# much work as a librarian?



## april (Jul 22, 2007)

My fiance (Japanese) and I (Australian) intend to move to America in two years time. He will have a student's visa. By that time I will have finished my qualifications for a librarian.

Anybody want to guess what my chances of getting a job + visa sponsorship as a librarian are?

What is a popular job vacancies website so I can check the need for librarians? Craigslist? Whenever I do a google search the only websites I come up with are from websites that aid people in immigration to America, not the actual websites that American people would use to look for a job.


----------



## Bevdeforges (Nov 16, 2007)

Hate to be so pessimistic, but your chances of finding a library job with sponsorship probably aren't all that great. A few years ago, getting an MLS (Masters of Library Science) was one of those things that lots of people did to try and make their liberal arts degrees "marketable." So there is no real shortage of librarians.

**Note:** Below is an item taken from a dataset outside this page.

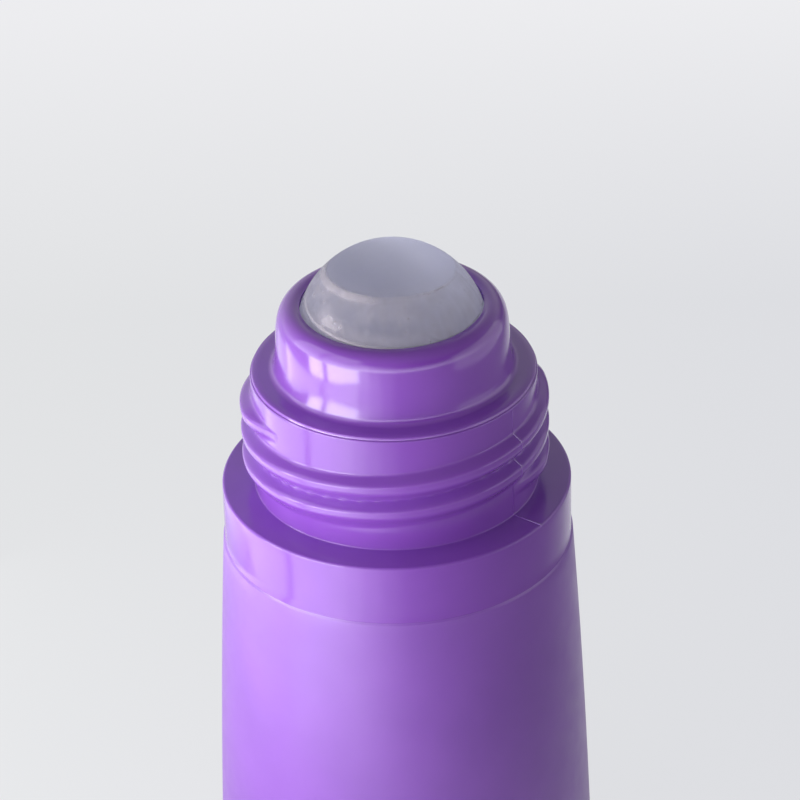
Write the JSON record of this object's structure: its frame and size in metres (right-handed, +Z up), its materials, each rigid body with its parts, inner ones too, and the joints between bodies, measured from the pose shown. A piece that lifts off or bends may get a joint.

Add to that the current crummy economy, and you have cities and towns cutting back on public services like libraries. Already there has been a big cut back in opening hours and library budgets as local government budgets are being cut. This has the added disadvantage of making sponsorship of a foreigner next to impossible, as the sponsorship costs the employer a significant amount.

You may want to try checking for job vacancies on the websites of large multinational or US companies. They sometimes hire librarians to keep track of their internal records or reports, research, etc. - but whether they'd be willing to sponsor a newly qualified librarian for a work visa could be a long shot. If you speak decent Japanese, you might have a shot at Japanese companies that have branches or subsidiaries in the US. (Anything to differentiate yourself from the crowd with a skill that isn't common in the US.)

For librarian jobs, just google the term. There are a couple sites - including the ALA (American Library Association) site - that will give you a good idea what sorts of jobs are out there and what kinds of backgrounds they require. 
Cheers,
Bev


----------



## twostep (Apr 3, 2008)

Your fiance will potentially receive a visa for the duration of his studies and maybe one year working in a study related position.
Fatbrit - do student visas support cohabitation visas and can the partner work?


----------



## Fatbrit (May 8, 2008)

twostep said:


> Your fiance will potentially receive a visa for the duration of his studies and maybe one year working in a study related position.
> Fatbrit - do student visas support cohabitation visas and can the partner work?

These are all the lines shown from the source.